Copy out the complete listing, word for word.
● ● ● ● ● ● ●
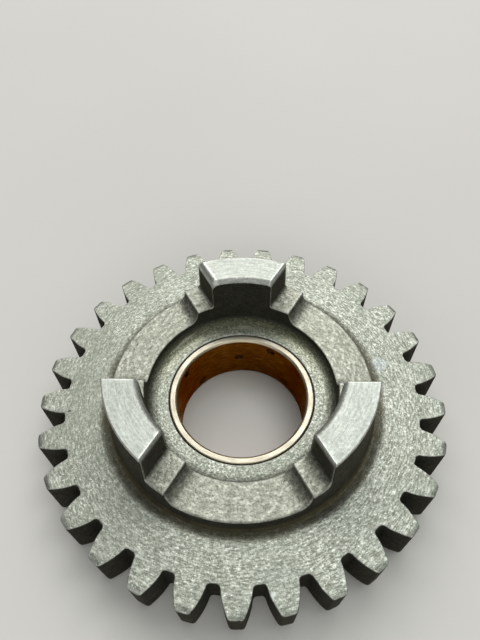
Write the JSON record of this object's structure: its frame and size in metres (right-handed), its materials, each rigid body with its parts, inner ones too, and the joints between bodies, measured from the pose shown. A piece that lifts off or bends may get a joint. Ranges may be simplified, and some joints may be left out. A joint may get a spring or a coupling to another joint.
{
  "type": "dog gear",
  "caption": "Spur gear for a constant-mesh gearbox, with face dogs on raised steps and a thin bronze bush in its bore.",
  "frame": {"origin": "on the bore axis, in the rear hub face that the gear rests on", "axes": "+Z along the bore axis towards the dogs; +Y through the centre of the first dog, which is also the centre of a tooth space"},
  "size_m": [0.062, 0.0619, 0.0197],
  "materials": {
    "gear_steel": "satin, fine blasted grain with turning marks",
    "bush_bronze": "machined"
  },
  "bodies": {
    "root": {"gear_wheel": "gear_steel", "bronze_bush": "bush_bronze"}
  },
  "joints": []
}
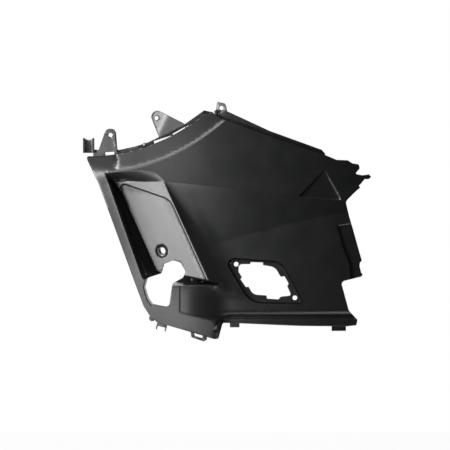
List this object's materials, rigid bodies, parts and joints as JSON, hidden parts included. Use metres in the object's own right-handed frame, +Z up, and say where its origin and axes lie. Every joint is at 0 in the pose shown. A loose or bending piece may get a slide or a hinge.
● ● ● ● ● ● ●
The output:
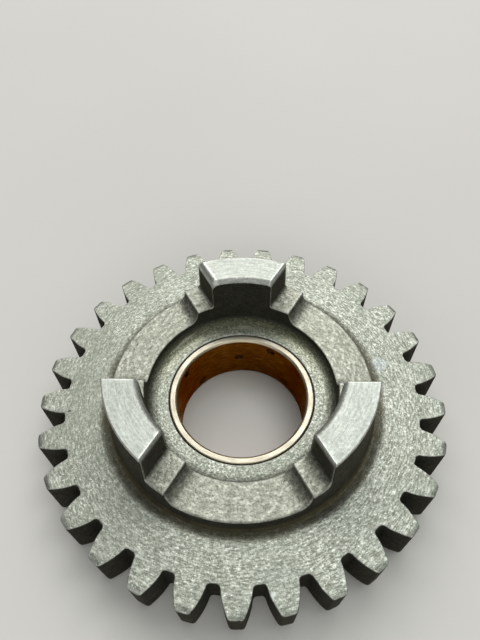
Write the JSON record of this object's structure: its frame and size in metres (right-handed), its materials, each rigid body with its parts, inner ones too, and the joints between bodies, measured from the pose shown. A piece that lifts off or bends may get a joint. Ranges may be simplified, and some joints may be left out. A joint may get a spring or a coupling to another joint.
{
  "type": "dog gear",
  "caption": "Spur gear for a constant-mesh gearbox, with face dogs on raised steps and a thin bronze bush in its bore.",
  "frame": {"origin": "on the bore axis, in the rear hub face that the gear rests on", "axes": "+Z along the bore axis towards the dogs; +Y through the centre of the first dog, which is also the centre of a tooth space"},
  "size_m": [0.062, 0.0619, 0.0197],
  "materials": {
    "gear_steel": "satin, fine blasted grain with turning marks",
    "bush_bronze": "machined"
  },
  "bodies": {
    "root": {"gear_wheel": "gear_steel", "bronze_bush": "bush_bronze"}
  },
  "joints": []
}
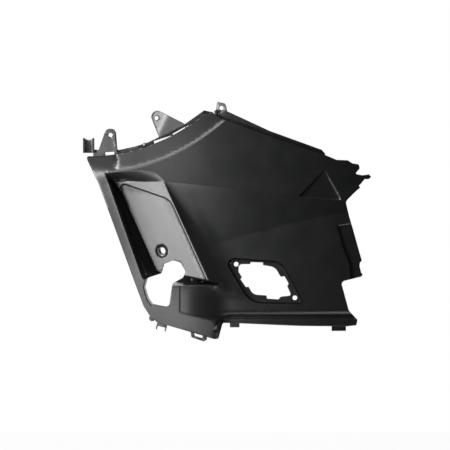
List this object's materials, rigid bodies, parts and joints as JSON, hidden parts included. Use metres in the object's own right-handed frame, +Z up, and say where its origin and axes lie. Every joint is at 0 in the pose shown. A loose or bending piece may get a slide or a hinge.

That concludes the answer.